The correct answer to your question: “Should I diversify my marketing budget allocation?” will always be simple: it depends.
I know, it’s annoying. But it’s true. And if someone tells you the opposite, doubt them.
To move from ‘it depends’ to a straightforward yes/no, keep these takeaways in mind:
- Depth beats width below $100k/month: if you’re spending less than $100k/month, master one channel before adding another. Deep optimization on Meta or TikTok will outperform shallow testing across multiple platforms.
- Use the three-question test: before diversifying, ask: Do I have the people? Do I have the budget? Do I know how to measure it? Three ‘yes’ answers mean go. Anything else means wait.
- Creative production is the hidden bottleneck: three channels mean three different video specs, three sets of copy guidelines, and three times the creative refresh cycles. Most teams can’t keep up.
- Attribution gets messy fast: each new channel adds another layer of measurement complexity. If you can’t clearly answer “Which channel drove this subscriber?”, then you’re not ready to add another one.

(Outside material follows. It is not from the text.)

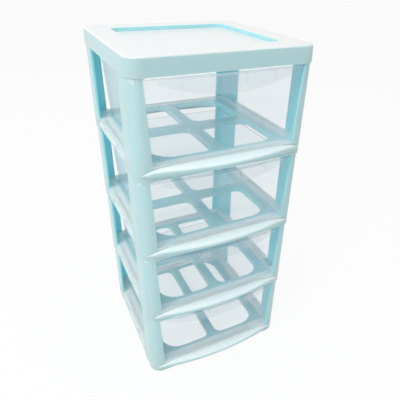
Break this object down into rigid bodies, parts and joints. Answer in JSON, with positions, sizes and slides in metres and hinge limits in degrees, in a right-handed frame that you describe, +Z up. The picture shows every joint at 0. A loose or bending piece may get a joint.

- Context-switching kills performance: a growth marketer splitting time across four dashboards will always lose to one marketer entirely focused on a single platform. Optimization requires deep immersion, not surface-level monitoring.
- Kill fast when channels don’t work: after 90 days, if ROAS is below your primary channel or the team is burning 20+ hours/week for less than x% of revenue, pull the plug and reallocate.
- Perceived saturation isn’t absolute saturation: if you haven’t tested 100+ creatives/month (at least), exhausted all audience segments, and spent at least six months optimizing, you haven’t hit saturation; you’ve hit a skill ceiling.
So, that’s my whirlwind guide to diversifying your ad channels. I hope it helped guide your decision, and if in doubt, ask yourself those three questions. It’s helped me stay on track more times than I can count.